--- Begin Information provided ---

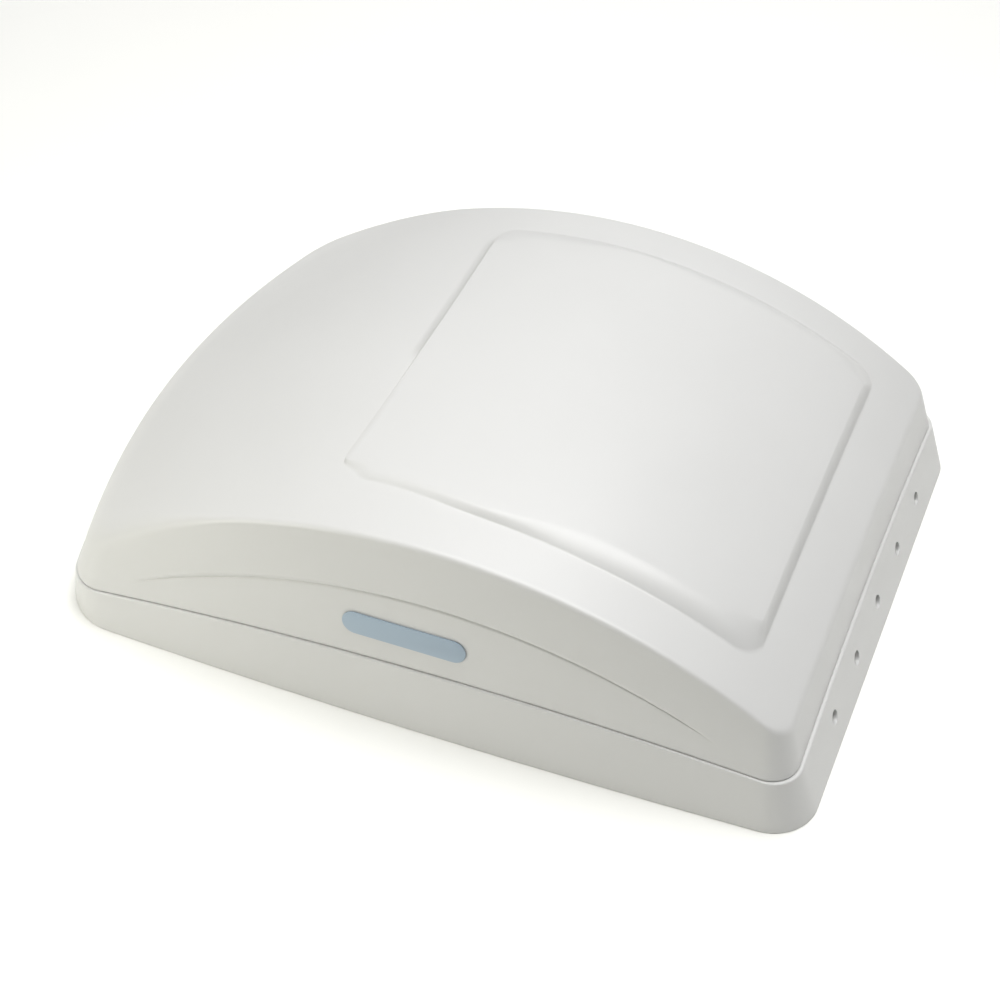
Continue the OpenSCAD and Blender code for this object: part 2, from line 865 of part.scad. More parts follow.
module screen_frame() {
    notch_r = post_r + 2.5;
    color(white)
        translate([0, 0, screen_z])
            linear_extrude(screen_t)
                difference() {
                    intersection() {
                        screen_outline();
                        union() {
                            difference() {
                                screen_outline();
                                throat_square(2 * (screen_half - screen_rim), 10);
                            }
                            mesh_gaps(0);
                        }
                    }
                    around_fan(4, button_r) {
                        circle(notch_r);
                        translate([0, -notch_r])
                            square([20, 2 * notch_r]);
                    }
                    for (at = [worm_at, switch_at])
                        translate(at)
                            circle(screen_corner_r);
                }
}

module insect_mesh() {
    span = screen_half - screen_rim;
    count = floor(span / mesh_pitch);
    hem = 3;
    color(steel)
        translate([0, 0, screen_z + 1])
            linear_extrude(mesh_wire) {
                difference() {
                    translate([fan_x, 0])
                        for (k = [-count : count], a = [0, 90])
                            rotate(a)
                                translate([k * mesh_pitch - mesh_wire / 2, -span])
                                    square([mesh_wire, 2 * span]);
                    mesh_gaps(0);
                }
                difference() {
                    throat_square(2 * span, 10);
                    difference() {
                        throat_square(2 * (span - hem), 10);
                        mesh_gaps(hem);
                    }
                    mesh_gaps(0);
                }
            }
}

// Where the knobs and the turn buttons interrupt the mesh
module mesh_gaps(grow) {
    for (at = [worm_at, switch_at])
        translate(at)
            circle(screen_corner_r + knob_rim + grow);
    around_fan(4, button_r)
        circle(notch_pad_r + grow);
}

knob_z = [4, 13];
speed_knob_r = 15;
speed_grip = [5, 3];
speed_spindle_r = 3;
spindle_top = 28.5;

module switch_housing() {
    size = [32, 30, 16];
    color(dark)
        difference() {
            translate([switch_at[0] - size[0] / 2, switch_at[1] - size[1] / 2, deck_top])
                cube(size);
            translate([switch_at[0], switch_at[1], deck_top - 1])
                cylinder(h = spindle_top - deck_top + 2, r = speed_spindle_r + running);
        }
}

module speed_knob() {
    color(dark)
        translate([switch_at[0], switch_at[1], 0]) {
            translate([0, 0, knob_z[0]])
                cylinder(h = knob_z[1] - knob_z[0], r = speed_knob_r);
            translate([-speed_grip[0] / 2, -speed_knob_r, knob_z[0] - speed_grip[1]])
                cube([speed_grip[0], 2 * speed_knob_r, speed_grip[1] + 1]);
            translate([0, 0, knob_z[1] - 1])
                cylinder(h = spindle_top - knob_z[1] + 1, r = speed_spindle_r);
        }
}

// ---- Lid lift and hand crank ----

module lift_shaft() {
    color(steel)
        along_y(lift_at, -arm_y - arm_t - 2, arm_y + arm_t + 2, shaft_r);
}

module lift_arm(side) {
    y0 = side > 0 ? arm_y : -arm_y - arm_t;
    color(white)
        translate([lift_at[0], 0, lift_at[1]])
            rotate([0, -arm_tilt, 0])
                difference() {
                    union() {
                        along_y([0, 0], y0, y0 + arm_t, 11);
                        along_y([link, 0], y0, y0 + arm_t, 8);
                        translate([0, y0 + arm_t, 0])
                            rotate([90, 0, 0])
                                linear_extrude(arm_t)
                                    polygon([[0, -9], [link, -6], [link, 6], [0, 9]]);
                    }
                    along_y([0, 0], y0 - 1, y0 + arm_t + 1, shaft_r + fit);
                    along_y([link, 0], y0 - 1, y0 + arm_t + 1, pin_r + fit);
                }
}

module lift_arm_left() { lift_arm(-1); }

module lift_arm_right() { lift_arm(1); }

module guide_pins() {
    color(steel)
        translate([lift_at[0], 0, lift_at[1]])
            rotate([0, -arm_tilt, 0])
                for (side = [-1, 1])
                    mirror([0, side > 0 ? 0 : 1, 0]) {
                        along_y([link, 0], arm_y - 1.5, track_y + track_t + 1.5, pin_r);
                        along_y([link, 0], arm_y - 3, arm_y, pin_r + 2);
                    }
}

backlash = 0.6;
pressure = 20;
wheel_t = 4;

// Half angle of an involute tooth at radius r
function tooth_half(r) =
    let (
        a = acos(min(1, wheel_pitch_r * cos(pressure) / r)),
        at_pitch = tan(pressure) - pressure * PI / 180,
        at_r = tan(a) - a * PI / 180)
    90 / wheel_teeth + (at_pitch - at_r - backlash / 4 / wheel_pitch_r) * 180 / PI;

module worm_wheel() {
    radii = [
        wheel_pitch_r - 1.25 * gear_module,
        for (k = [-2 : 2]) wheel_pitch_r + k * gear_module / 2 * 0.95];
    tooth = [for (r = radii) [r, tooth_half(r)]];
    color(white)
        translate([lift_at[0], worm_at[1], lift_at[1]])
            rotate([90, 0, 0])
                difference() {
                    union() {
                        translate([0, 0, -wheel_t / 2])
                            linear_extrude(wheel_t)
                                polygon([for (k = [0 : wheel_teeth - 1])
                                    let (mid = 360 * (k + 0.5) / wheel_teeth)
                                    each concat(
                                        [for (p = tooth) p[0] * [cos(mid - p[1]), sin(mid - p[1])]],
                                        [for (i = [len(tooth) - 1 : -1 : 0])
                                            let (p = tooth[i])
                                            p[0] * [cos(mid + p[1]), sin(mid + p[1])]])]);
                        translate([0, 0, -8])
                            cylinder(h = 16, r = 10);
                    }
                    translate([0, 0, -9])
                        cylinder(h = 18, r = shaft_r + fit);
                }
}

thread_steps = 18;
thread_turns = 2.5;
worm_root_r = worm_pitch_r - 1.25 * gear_module;

module worm_thread() {
    half = worm_pitch / 4 - backlash / 4;
    tip_r = worm_pitch_r + 0.95 * gear_module;
    slope = tan(pressure);
    section = [
        [worm_root_r - 0.4, -half - (worm_pitch_r - worm_root_r) * slope],
        [tip_r, -half + (tip_r - worm_pitch_r) * slope],
        [tip_r, half - (tip_r - worm_pitch_r) * slope],
        [worm_root_r - 0.4, half + (worm_pitch_r - worm_root_r) * slope]];
    steps = 2 * thread_turns * thread_steps;
    points = [for (i = [0 : steps], p = section)
        let (turn = i / thread_steps - thread_turns)
        [p[0] * cos(180 + 360 * turn), p[0] * sin(180 + 360 * turn), p[1] + worm_pitch * turn]];
    sides = [for (i = [0 : steps - 1], k = [0 : 3])
        let (a = 4 * i + k, b = 4 * i + (k + 1) % 4)
        each [[a, b, a + 4], [b, b + 4, a + 4]]];
    polyhedron(points, concat(sides, [[3, 2, 1, 0], [for (k = [0 : 3]) 4 * steps + k]]), convexity = 10);
}

module worm_shaft() {
    color(steel)
        translate([worm_at[0], worm_at[1], 0]) {
            translate([0, 0, crank_z[1] + 2.5])
                cylinder(h = worm_top + worm_plate_t + 0.5 - crank_z[1] - 2.5, r = worm_shaft_r);
            translate([0, 0, deck_top + worm_plate_t + 0.3])
                cylinder(h = worm_top - deck_top - worm_plate_t - 0.6, r = worm_root_r);
            translate([0, 0, lift_at[1]])
                worm_thread();
        }
}

crank_knob_r = 13;
crank_lobes = 6;
crank_lobe_r = 4;
crank_z = [1.5, 3, 11.5, 13.5];

module crank_knob() {
    color(grey)
        translate([worm_at[0], worm_at[1], 0])
            difference() {
                union() {
                    translate([0, 0, crank_z[1]])
                        cylinder(h = crank_z[3] - crank_z[1], r = crank_knob_r);
                    for (k = [0 : crank_lobes - 1])
                        rotate(360 * k / crank_lobes)
                            translate([crank_knob_r - 1, 0, crank_z[0]])
                                cylinder(h = crank_z[2] - crank_z[0], r = crank_lobe_r);
                }
                translate([0, 0, crank_z[1] + 2])
                    cylinder(h = crank_z[3], r = worm_shaft_r + fit);
            }
}

// ---- Turn buttons ----

module turn_button(k) {
    color(grey)
        translate([fan_x, 0, 0])
            rotate(90 * k)
                translate([button_r, 0, 0])
                    difference() {
                        union() {
                            translate([0, 0, 2])
                                cylinder(h = button_top_z - 2, r = 6);
                            translate([-22, -4.5, button_top_z - 3])
                                cube([22, 9, 3]);
                            translate([-20, -1.5, 1])
                                cube([22, 3, 4]);
                        }
                        translate([0, 0, button_top_z - 4])
                            cylinder(h = 8, r = spigot_r + running);
                    }
}

module turn_button_1() { turn_button(0); }

module turn_button_2() { turn_button(1); }

module turn_button_3() { turn_button(2); }

module turn_button_4() { turn_button(3); }

lid_shell();
lid_badge();
lid_track_left();
lid_track_right();
hinge_block();
lid_hinge_leaf();
lid_screws();
base_skirt();
base_deck();
roof_flange();
flange_seal();
base_screws();
lid_seal();
hinge_bracket();
hinge_pin();
shaft_bearing_left();
shaft_bearing_right();
worm_bracket();
deck_screws();
fan_duct();
motor_bracket();
bracket_screws();
fan_motor();
motor_screws();
screen_frame();
insect_mesh();
switch_housing();
lift_shaft();
lift_arm_left();
lift_arm_right();
guide_pins();
worm_wheel();
worm_shaft();
crank_knob();
fan_rotor();
motor_shaft();
fan_nut();
turn_button_1();
turn_button_2();
turn_button_3();
turn_button_4();
speed_knob();
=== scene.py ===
"""Looks of a powered roof ventilator with a hinged rain lid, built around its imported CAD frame."""

import json
import math

import bmesh
import bpy
import numpy as np
from mathutils import Matrix, Vector

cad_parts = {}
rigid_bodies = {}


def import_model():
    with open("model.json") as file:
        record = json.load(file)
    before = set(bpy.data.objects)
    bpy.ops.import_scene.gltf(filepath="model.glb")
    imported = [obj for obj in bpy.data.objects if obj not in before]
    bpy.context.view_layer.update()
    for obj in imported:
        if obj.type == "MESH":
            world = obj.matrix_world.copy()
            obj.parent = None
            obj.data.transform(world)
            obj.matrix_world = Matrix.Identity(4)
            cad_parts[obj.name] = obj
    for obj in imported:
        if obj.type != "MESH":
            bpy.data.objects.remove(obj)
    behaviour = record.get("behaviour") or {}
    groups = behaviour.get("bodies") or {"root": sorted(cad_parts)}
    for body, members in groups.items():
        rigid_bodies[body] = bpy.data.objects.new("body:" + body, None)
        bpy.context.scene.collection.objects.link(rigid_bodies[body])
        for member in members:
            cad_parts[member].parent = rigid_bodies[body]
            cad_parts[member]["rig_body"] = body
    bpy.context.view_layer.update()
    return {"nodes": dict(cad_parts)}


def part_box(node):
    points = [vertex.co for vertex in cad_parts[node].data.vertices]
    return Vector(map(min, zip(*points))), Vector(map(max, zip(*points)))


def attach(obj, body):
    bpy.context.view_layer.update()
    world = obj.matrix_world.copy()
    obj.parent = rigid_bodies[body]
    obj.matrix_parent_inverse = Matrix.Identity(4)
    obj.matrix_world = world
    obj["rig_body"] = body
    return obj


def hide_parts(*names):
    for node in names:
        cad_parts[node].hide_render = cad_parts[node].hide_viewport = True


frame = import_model()

MM = 0.001

# ---- Sizes, in metres ----
# The outline is a plain rounded rectangle (u, v) whose sides and nose are bowed; the nose is at -X.
skirt_low, skirt_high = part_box("base_skirt")
NOSE_BOW = 37 * MM
SIDE_BOW = 6 * MM
CORNER_R = 31 * MM
HALF_LENGTH = (skirt_high.x - skirt_low.x - NOSE_BOW) / 2
HALF_WIDTH = skirt_high.y - SIDE_BOW
MIDDLE_X = skirt_high.x - HALF_LENGTH

# Seam between skirt and lid, as heights above the roof
SEAM_NOSE = 26.5 * MM
SEAM_MIDDLE = 49 * MM
SEAM_END = 37 * MM
SEAM_END_RISE = 7 * MM
WALL = 2.4 * MM
DECK_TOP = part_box("base_deck")[1].z
HINGE = (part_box("hinge_pin")[0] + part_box("hinge_pin")[1]) / 2
LID_OPEN = math.radians(12)
LID_GAP = 0.08 * MM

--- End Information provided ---

### Given request
Look over the material above and show each line where "data" appears.

### Solution to this exercise
    before = set(bpy.data.objects)
    imported = [obj for obj in bpy.data.objects if obj not in before]
            obj.data.transform(world)
            bpy.data.objects.remove(obj)
        rigid_bodies[body] = bpy.data.objects.new("body:" + body, None)
    points = [vertex.co for vertex in cad_parts[node].data.vertices]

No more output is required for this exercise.